>> Start

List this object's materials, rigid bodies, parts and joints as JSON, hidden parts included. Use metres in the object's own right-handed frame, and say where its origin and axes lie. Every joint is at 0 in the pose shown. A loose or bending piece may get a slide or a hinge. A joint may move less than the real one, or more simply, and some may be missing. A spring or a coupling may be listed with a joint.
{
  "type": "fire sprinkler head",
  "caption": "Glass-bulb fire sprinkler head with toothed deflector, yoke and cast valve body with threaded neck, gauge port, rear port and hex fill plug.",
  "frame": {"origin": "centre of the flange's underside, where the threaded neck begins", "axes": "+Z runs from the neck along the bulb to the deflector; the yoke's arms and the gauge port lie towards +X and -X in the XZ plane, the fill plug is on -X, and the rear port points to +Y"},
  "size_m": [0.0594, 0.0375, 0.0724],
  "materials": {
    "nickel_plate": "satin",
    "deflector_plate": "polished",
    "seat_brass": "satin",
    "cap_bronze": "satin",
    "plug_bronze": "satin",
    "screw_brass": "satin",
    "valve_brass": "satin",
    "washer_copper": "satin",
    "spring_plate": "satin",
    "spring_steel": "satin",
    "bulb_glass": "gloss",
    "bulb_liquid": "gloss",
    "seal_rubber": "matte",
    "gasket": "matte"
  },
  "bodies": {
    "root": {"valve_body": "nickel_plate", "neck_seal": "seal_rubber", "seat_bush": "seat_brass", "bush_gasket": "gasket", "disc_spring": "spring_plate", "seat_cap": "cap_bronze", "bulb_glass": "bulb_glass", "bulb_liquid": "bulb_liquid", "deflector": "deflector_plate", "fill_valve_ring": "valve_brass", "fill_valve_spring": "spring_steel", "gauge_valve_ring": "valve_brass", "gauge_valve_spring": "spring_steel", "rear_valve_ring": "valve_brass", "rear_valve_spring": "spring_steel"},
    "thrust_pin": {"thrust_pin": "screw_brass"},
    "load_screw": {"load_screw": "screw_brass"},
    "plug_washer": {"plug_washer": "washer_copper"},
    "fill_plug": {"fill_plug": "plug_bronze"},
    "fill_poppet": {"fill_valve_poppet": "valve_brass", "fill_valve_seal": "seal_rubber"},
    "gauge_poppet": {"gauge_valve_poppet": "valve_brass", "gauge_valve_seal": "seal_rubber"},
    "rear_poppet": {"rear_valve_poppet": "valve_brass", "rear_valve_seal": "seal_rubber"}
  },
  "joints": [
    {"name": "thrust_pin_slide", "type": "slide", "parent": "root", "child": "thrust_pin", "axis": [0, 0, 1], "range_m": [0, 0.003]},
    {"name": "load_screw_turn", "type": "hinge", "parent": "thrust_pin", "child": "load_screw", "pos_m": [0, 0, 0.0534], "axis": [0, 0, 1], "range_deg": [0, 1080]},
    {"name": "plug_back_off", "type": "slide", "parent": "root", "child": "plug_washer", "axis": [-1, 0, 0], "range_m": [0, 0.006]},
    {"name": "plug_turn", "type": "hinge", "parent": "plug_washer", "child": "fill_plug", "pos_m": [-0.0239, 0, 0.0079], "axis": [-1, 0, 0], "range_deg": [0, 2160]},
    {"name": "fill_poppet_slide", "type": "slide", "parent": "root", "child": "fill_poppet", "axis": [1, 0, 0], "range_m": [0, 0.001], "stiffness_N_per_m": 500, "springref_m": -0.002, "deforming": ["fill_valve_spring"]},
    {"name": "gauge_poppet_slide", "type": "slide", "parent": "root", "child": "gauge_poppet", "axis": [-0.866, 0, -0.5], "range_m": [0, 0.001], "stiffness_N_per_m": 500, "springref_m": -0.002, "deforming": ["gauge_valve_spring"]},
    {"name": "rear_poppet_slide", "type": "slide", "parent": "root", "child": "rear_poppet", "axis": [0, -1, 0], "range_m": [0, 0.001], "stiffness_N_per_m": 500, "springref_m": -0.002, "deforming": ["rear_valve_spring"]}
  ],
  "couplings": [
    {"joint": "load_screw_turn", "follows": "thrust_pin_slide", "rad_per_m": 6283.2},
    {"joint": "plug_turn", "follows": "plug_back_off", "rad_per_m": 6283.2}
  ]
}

>> End

Copy out the material above in its entirety. Every detail must match.

List this object's materials, rigid bodies, parts and joints as JSON, hidden parts included. Use metres in the object's own right-handed frame, and say where its origin and axes lie. Every joint is at 0 in the pose shown. A loose or bending piece may get a slide or a hinge. A joint may move less than the real one, or more simply, and some may be missing. A spring or a coupling may be listed with a joint.
{
  "type": "fire sprinkler head",
  "caption": "Glass-bulb fire sprinkler head with toothed deflector, yoke and cast valve body with threaded neck, gauge port, rear port and hex fill plug.",
  "frame": {"origin": "centre of the flange's underside, where the threaded neck begins", "axes": "+Z runs from the neck along the bulb to the deflector; the yoke's arms and the gauge port lie towards +X and -X in the XZ plane, the fill plug is on -X, and the rear port points to +Y"},
  "size_m": [0.0594, 0.0375, 0.0724],
  "materials": {
    "nickel_plate": "satin",
    "deflector_plate": "polished",
    "seat_brass": "satin",
    "cap_bronze": "satin",
    "plug_bronze": "satin",
    "screw_brass": "satin",
    "valve_brass": "satin",
    "washer_copper": "satin",
    "spring_plate": "satin",
    "spring_steel": "satin",
    "bulb_glass": "gloss",
    "bulb_liquid": "gloss",
    "seal_rubber": "matte",
    "gasket": "matte"
  },
  "bodies": {
    "root": {"valve_body": "nickel_plate", "neck_seal": "seal_rubber", "seat_bush": "seat_brass", "bush_gasket": "gasket", "disc_spring": "spring_plate", "seat_cap": "cap_bronze", "bulb_glass": "bulb_glass", "bulb_liquid": "bulb_liquid", "deflector": "deflector_plate", "fill_valve_ring": "valve_brass", "fill_valve_spring": "spring_steel", "gauge_valve_ring": "valve_brass", "gauge_valve_spring": "spring_steel", "rear_valve_ring": "valve_brass", "rear_valve_spring": "spring_steel"},
    "thrust_pin": {"thrust_pin": "screw_brass"},
    "load_screw": {"load_screw": "screw_brass"},
    "plug_washer": {"plug_washer": "washer_copper"},
    "fill_plug": {"fill_plug": "plug_bronze"},
    "fill_poppet": {"fill_valve_poppet": "valve_brass", "fill_valve_seal": "seal_rubber"},
    "gauge_poppet": {"gauge_valve_poppet": "valve_brass", "gauge_valve_seal": "seal_rubber"},
    "rear_poppet": {"rear_valve_poppet": "valve_brass", "rear_valve_seal": "seal_rubber"}
  },
  "joints": [
    {"name": "thrust_pin_slide", "type": "slide", "parent": "root", "child": "thrust_pin", "axis": [0, 0, 1], "range_m": [0, 0.003]},
    {"name": "load_screw_turn", "type": "hinge", "parent": "thrust_pin", "child": "load_screw", "pos_m": [0, 0, 0.0534], "axis": [0, 0, 1], "range_deg": [0, 1080]},
    {"name": "plug_back_off", "type": "slide", "parent": "root", "child": "plug_washer", "axis": [-1, 0, 0], "range_m": [0, 0.006]},
    {"name": "plug_turn", "type": "hinge", "parent": "plug_washer", "child": "fill_plug", "pos_m": [-0.0239, 0, 0.0079], "axis": [-1, 0, 0], "range_deg": [0, 2160]},
    {"name": "fill_poppet_slide", "type": "slide", "parent": "root", "child": "fill_poppet", "axis": [1, 0, 0], "range_m": [0, 0.001], "stiffness_N_per_m": 500, "springref_m": -0.002, "deforming": ["fill_valve_spring"]},
    {"name": "gauge_poppet_slide", "type": "slide", "parent": "root", "child": "gauge_poppet", "axis": [-0.866, 0, -0.5], "range_m": [0, 0.001], "stiffness_N_per_m": 500, "springref_m": -0.002, "deforming": ["gauge_valve_spring"]},
    {"name": "rear_poppet_slide", "type": "slide", "parent": "root", "child": "rear_poppet", "axis": [0, -1, 0], "range_m": [0, 0.001], "stiffness_N_per_m": 500, "springref_m": -0.002, "deforming": ["rear_valve_spring"]}
  ],
  "couplings": [
    {"joint": "load_screw_turn", "follows": "thrust_pin_slide", "rad_per_m": 6283.2},
    {"joint": "plug_turn", "follows": "plug_back_off", "rad_per_m": 6283.2}
  ]
}